Wenn sie mit der Mutter zusammen gewesen war, war Heike anders als mit Jan. Sie sprach mit einer anderen Stimme, sie sagte andere Sachen und sie lachte anders. Wenn man genau hinsieht, ist Heike auch mit dem Vater anders, mit ihrer Schwester und mit jedem einzelnen ihrer Freunde. Doch am auffälligsten war ihre Verwandlung bei der Mutter, Jan jedenfalls bemerkte sie nur bei ihr. Ihn hatte dieses andere Ich von Heike immer irritiert. Es war ihm unheimlich gewesen. Umgekehrt hatte die Mutter mit dem Jan-Ich von Heike ebenfalls nicht viel anfangen können. Obwohl Jan ihre Mutter gemocht hatte und die Mutter ihn, waren die beiden doch auch immer Gegenspieler gewesen, die versuchten, Heike in ihre Richtung zu ziehen. Heike hatte Jan gegenüber immer ein schlechtes Gewissen gehabt, wenn sie zu sehr in ihr Tochter-Ich gefallen war. Sie war immer schnell in ihr Jan-Ich zurückgekehrt, das zu ihm und ihren gemeinsamen Freunden soviel besser passte. Jetzt würde Heike sehr gern wenigsten hin und wieder in ihr Tochter-Ich zurückschlüpfen, doch sie kann es nicht mehr finden.

Das nächstbeste ist, allein zu sein und den Kopf über das Wasser zu bekommen.

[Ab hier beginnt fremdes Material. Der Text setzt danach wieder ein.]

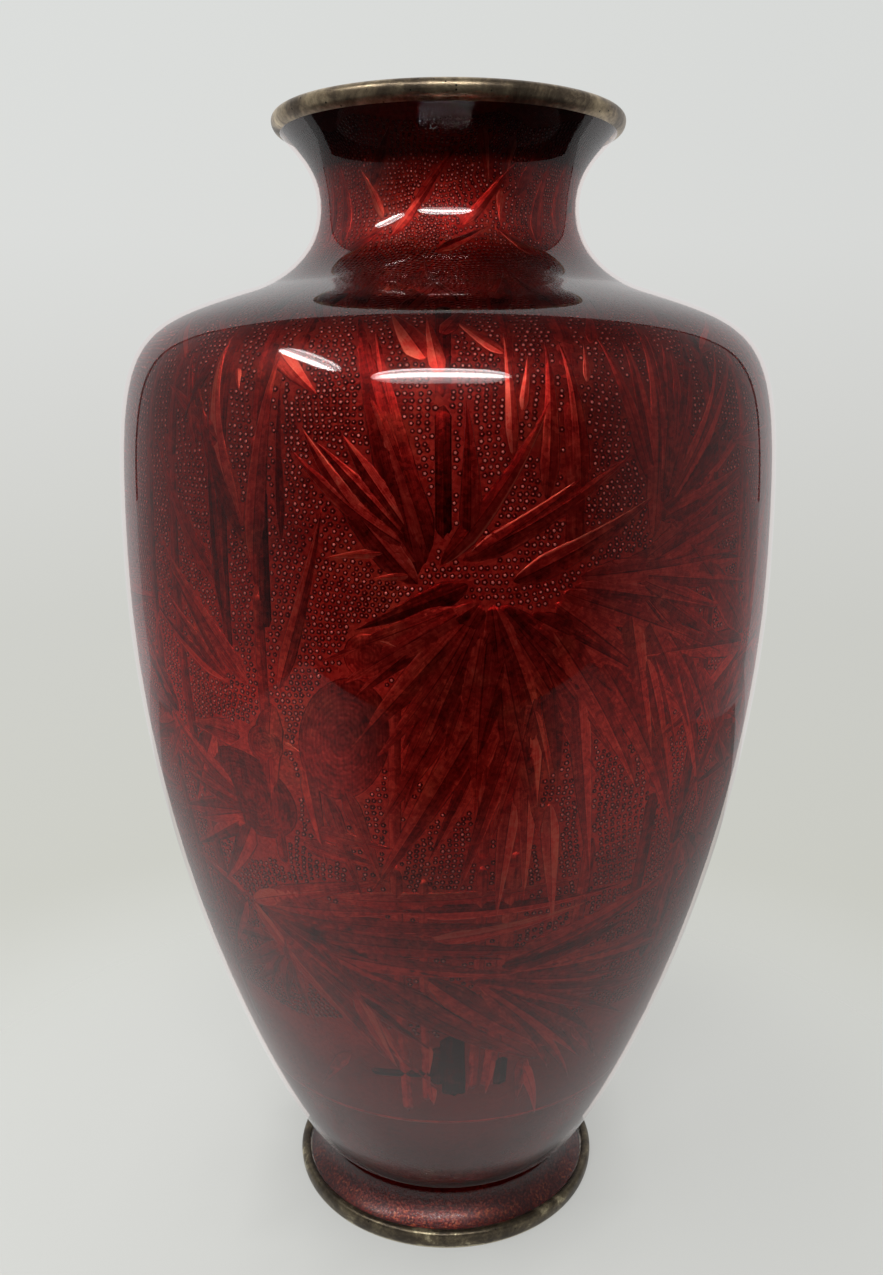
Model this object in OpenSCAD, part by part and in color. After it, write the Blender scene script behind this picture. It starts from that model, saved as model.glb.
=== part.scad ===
// Baluster vase of clear red enamel over embossed silver foil on a copper body.
// Millimetres. Z is up, and the origin is the middle of the foot's resting plane.
// Every layer of the wall is an inset of one outer outline, so neighbours meet face to face.

/* [Outline] */
// Overall height
height = 300; // [285:5:315]
// Widest diameter, at the belly
belly_d = 172.8; // [164:0.4:182]
// Narrowest diameter, in the neck
neck_d = 67.6; // [63:0.4:72]
// Diameter over the mouth ring
rim_d = 89.8; // [86:0.2:94]
// Diameter over the foot ring
foot_d = 89.2; // [86:0.2:94]

/* [Wall] */
// Thickness of the red enamel
enamel_t = 1.0; // [0.8:0.1:1.2]
// Height of the embossed foil
foil_t = 0.2; // [0.1:0.1:0.3]
// Thickness of the copper
copper_t = 1.0; // [0.8:0.1:1.2]
// Thickness of the plain enamel inside and under the vase
lining_t = 0.4; // [0.3:0.1:0.6]

/* [Joints] */
// Height of the brazed line round the belly
seam_h = 0.6; // [0.4:0.1:1.0]
// Thickness of the mouth ring's flange inside the neck
flange_t = 0.6; // [0.4:0.1:0.8]

/* [Hidden] */
$fn = 180;

// Radii and heights of the places where the outline turns.
belly = [belly_d / 2, 0.6367 * height];
neck = [neck_d / 2, 0.9263 * height];
mouth = [rim_d / 2 - 2.1, height - 4.8];
crease = [foot_d / 2 - 7.7, 13.4];
heel = crease + [1.5, 2.2];
foot_edge = [foot_d / 2 - 2.6, 5];
shoulder = [neck[0] + 17.1, neck[1] - 20.3];
shoulder_slope = [31.6, -9.8];

// How deep each layer's inner face lies under the outer outline.
foil_in = enamel_t;
copper_in = foil_in + foil_t;
lining_in = copper_in + copper_t;
wall_t = lining_in + lining_t;

// A cubic curve through its first and last point, as a list of n + 1 points.
function bezier(p, t) =
    pow(1 - t, 3) * p[0] + 3 * t * pow(1 - t, 2) * p[1]
    + 3 * t * t * (1 - t) * p[2] + pow(t, 3) * p[3];
function curve(a, b, c, d, n) = [for (i = [0:n]) bezier([a, b, c, d], i / n)];

// Lists of points: without the first, reversed, and moved inwards along the normals by d.
function rest(p) = [for (i = [1:len(p) - 1]) p[i]];
function back(p) = [for (i = [len(p) - 1:-1:0]) p[i]];
function run(p, i) = p[min(i + 1, len(p) - 1)] - p[max(i - 1, 0)];
function normal(v) = [v[1], -v[0]] / norm(v);
function inset(p, d) = [for (i = [0:len(p) - 1]) p[i] - d * normal(run(p, i))];
function first(p, n) = [for (i = [0:n]) p[i]];
function from(p, n) = [for (i = [n:len(p) - 1]) p[i]];

// The outer outline, upwards: heel to belly, belly to shoulder, shoulder to neck, neck to mouth.
belly_n = 18;
to_belly = curve(heel, heel + [8.9, 5], belly - [0, 0.288 * height], belly, belly_n);
to_shoulder = curve(belly, belly + [0, 0.185 * height], shoulder + shoulder_slope, shoulder, 14);
to_neck = curve(shoulder, shoulder + [-4, 1.3], neck - [0, 13.2], neck, 8);
to_mouth = curve(neck, neck + [0, 8.3], mouth - [4.4, 5], mouth, 8);
body = concat(to_belly, rest(to_shoulder), rest(to_neck), rest(to_mouth));
lip = curve(crease, crease + [0, 0.9], heel - [1.1, 0.6], heel, 4);

// The foot's outline, upwards from its ring to the crease under the body.
foot = curve(foot_edge, foot_edge - [2.6, -1.3], crease - [0, 3.8], crease, 8);

// Where a face of the wall meets the lower shell's flat floor, and where one of the foot ends.
function corner(d) = inset(body, d)[0];
function foot_top(d) = inset(foot, d)[len(foot) - 1];
floor_z = corner(copper_in)[1];

// A solid of revolution between the insets a and b of an outline.
module layer(p, a, b) {
    rotate_extrude() polygon(concat(inset(p, a), back(inset(p, b))));
}

// Spun copper bowl with a flat floor, from the foot up to the seam at the belly.
module lower_shell() {
    outside = first(inset(body, copper_in), belly_n);
    inside = first(inset(body, lining_in), belly_n);
    color("peru") rotate_extrude()
        polygon(concat([[0, floor_z]], outside, back(inside), [[0, inside[0][1]]]));
}

// The cut edges of the upper shell stand a seam's height above those of the lower one.
function seam_edge(d) = let (p = inset(body, d), a = p[belly_n], b = p[belly_n + 1])
    a + (b - a) * seam_h / (b[1] - a[1]);

// Spun copper shoulder and neck, in one piece.
module upper_shell() {
    outside = concat([seam_edge(copper_in)], from(inset(body, copper_in), belly_n + 1));
    inside = concat([seam_edge(lining_in)], from(inset(body, lining_in), belly_n + 1));
    color("peru") rotate_extrude() polygon(concat(outside, back(inside)));
}

// Brazing metal that fills the seam between the two shells.
module belly_seam() {
    outside = [inset(body, copper_in)[belly_n], seam_edge(copper_in)];
    inside = [inset(body, lining_in)[belly_n], seam_edge(lining_in)];
    color("khaki") rotate_extrude() polygon(concat(outside, back(inside)));
}

// Flared copper band that stands under the lower shell's floor.
module foot_wall() {
    outside = inset(foot, copper_in);
    inside = inset(foot, lining_in);
    top = [[foot_top(copper_in)[0], floor_z], [foot_top(lining_in)[0], floor_z]];
    color("peru") rotate_extrude() polygon(concat(outside, top, back(inside)));
}

// Fillet of solder in the corner between the foot band and the floor.
module foot_solder() {
    toe = foot_top(copper_in);
    color("lightgray") rotate_extrude() polygon([toe, corner(copper_in), [toe[0], floor_z]]);
}

// Embossed silver foil round the body, under the red enamel.
module body_foil() {
    color("silver") layer(body, foil_in, copper_in);
}

// Foil round the foot band.
module foot_foil() {
    color("silver") layer(foot, foil_in, copper_in);
}

// Clear red enamel from the crease over belly, shoulder and neck up to the mouth ring.
module body_enamel() {
    under = [corner(copper_in), foot_top(copper_in)];
    color("darkred") rotate_extrude()
        polygon(concat(lip, rest(body), back(inset(body, foil_in)), under));
}

// Clear red enamel round the foot band.
module foot_enamel() {
    color("firebrick") layer(foot, 0, foil_in);
}

// Plain enamel that lines the inside, floor and neck.
module inner_enamel() {
    outside = inset(body, lining_in);
    inside = inset(body, wall_t);
    color("slategray") rotate_extrude() polygon(concat(
        [[0, outside[0][1]]], outside, back(inside), [[0, inside[0][1]]]));
}

// Plain enamel under the floor and down the inside of the foot.
module base_enamel() {
    outside = inset(foot, lining_in);
    inside = inset(foot, wall_t);
    under_z = floor_z - lining_t;
    top = [[foot_top(lining_in)[0], floor_z], [0, floor_z], [0, under_z], [foot_top(wall_t)[0], under_z]];
    color("slategray") rotate_extrude() polygon(concat(outside, top, back(inside)));
}

// Rounded brass ring that caps the wall's edge, with a flange inside the mouth.
module rim_ring() {
    r = rim_d / 2;
    edge = inset(body, wall_t);
    flange = inset(body, wall_t + flange_t);
    n = len(body) - 1;
    outer_round = curve(mouth, mouth + [1.4, 0.5], [r, height - 3.2], [r, height - 2], 5);
    top_round = curve([r, height - 2], [r, height - 0.8], [r - 1.2, height], [r - 2.6, height], 6);
    inner_round = curve([r - 2.6, height], [r - 4, height], flange[n] + [0.3, 1.4], flange[n], 5);
    color("darkkhaki") rotate_extrude() polygon(concat(
        outer_round, rest(top_round), rest(inner_round),
        [for (i = [n - 1:-1:n - 3]) flange[i]], [for (i = [n - 3:n]) edge[i]]));
}

// Rounded brass ring that caps the foot band and meets the surface the vase stands on.
module foot_ring() {
    r = foot_d / 2;
    hidden_edge = inset(foot, wall_t)[0];
    shoulder_round = curve([r, 4], [r, 6.2], foot_edge + [0.6, 1], foot_edge, 6);
    heel_round = curve([r - 1.6, 0], [r - 0.7, 0.6], [r, 2], [r, 4], 5);
    color("darkkhaki") rotate_extrude() polygon(concat(
        heel_round, rest(shoulder_round), [hidden_edge],
        [[r - 5.4, 2.2], [r - 5.4, 0.6], [r - 5, 0]]));
}

lower_shell();
upper_shell();
belly_seam();
foot_wall();
foot_solder();
body_foil();
foot_foil();
body_enamel();
foot_enamel();
inner_enamel();
base_enamel();
rim_ring();
foot_ring();
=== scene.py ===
"""Looks of the red enamelled baluster vase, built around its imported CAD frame. Metres and radians; Z is up.

A place on the wall is (turn, run): turn is the angle round the axis from the front, -Y, towards +X, and run
is the length along the outline from the crease under the body up to the mouth. depth is how far it lies
under the outline.
"""

import math
import random

import bpy
import numpy as np
from mathutils import Matrix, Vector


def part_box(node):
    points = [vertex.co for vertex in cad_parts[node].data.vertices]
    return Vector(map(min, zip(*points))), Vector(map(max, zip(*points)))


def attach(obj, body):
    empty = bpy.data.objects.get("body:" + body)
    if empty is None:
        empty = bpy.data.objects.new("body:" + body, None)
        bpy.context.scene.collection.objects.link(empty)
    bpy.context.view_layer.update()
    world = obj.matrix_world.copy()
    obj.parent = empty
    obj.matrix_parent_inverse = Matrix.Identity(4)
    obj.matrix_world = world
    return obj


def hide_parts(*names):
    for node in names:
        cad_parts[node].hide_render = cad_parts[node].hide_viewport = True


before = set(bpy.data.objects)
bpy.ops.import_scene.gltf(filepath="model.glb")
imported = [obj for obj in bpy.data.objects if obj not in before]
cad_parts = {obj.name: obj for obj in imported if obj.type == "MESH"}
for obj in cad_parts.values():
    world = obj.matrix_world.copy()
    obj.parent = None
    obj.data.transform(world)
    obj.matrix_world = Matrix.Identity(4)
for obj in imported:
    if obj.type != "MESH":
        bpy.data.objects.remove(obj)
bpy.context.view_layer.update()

MM = 0.001
rng = random.Random(7)

# ---- outline

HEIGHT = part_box("rim_ring")[1].z
BELLY_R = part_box("body_enamel")[1].x
RIM_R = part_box("rim_ring")[1].x
FOOT_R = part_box("foot_ring")[1].x
NECK_R = 33.8 * MM
CREASE_Z = 13.6 * MM

# How deep each layer lies under the outline.
FOIL_IN, COPPER_IN, LINING_IN, WALL_T = 1.0 * MM, 1.2 * MM, 2.2 * MM, 2.6 * MM
GROUND_IN = 1.16 * MM
FLANGE_T = 0.6 * MM
SUNK_IN = GROUND_IN + 0.02 * MM  # where a motif's sides end, just under the ground's face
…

Heike möchte hinaussteigen aus ihrem Unterwasserleben, und sich und Jan und ihre Leben von außen ansehen. Bis sie wieder weiß, wer sie ist mit der toten Mutter und wer sie sein will. Bis sie die Konturen sieht. Bis sie weiß, ob ihr Leben einfach so weitergehen darf. Bis sie die Königin der Metaebene ist: Eine Frau, die von außen glasklar sieht. Sie überlegt, wie das gehen könnte: Sie könnte zunächst einmal allein für ein Wochenende aufs Land fahren oder am besten gleich für eine ganze Woche. Kurz denkt sie, dass sie in eine eigene Wohnung ziehen sollte, um in aller Ruhe nachdenken zu können, um tatsächlich einmal genug Abstand zu gewinnen, um von außen auf ihr gemeinsames Leben zu sehen.

So denkt Heike jetzt auf dem Sofa. So denkt Heike auch in den nächsten Monaten und Jahren immer mal wieder, und jedes Mal mit aller Kraft.

Dann taucht sie wieder unter und schwimmt mit Jan und Freunden und Kollegen zwischen Stehlampen und Monitoren und Straßenbahnen durch die Stadt.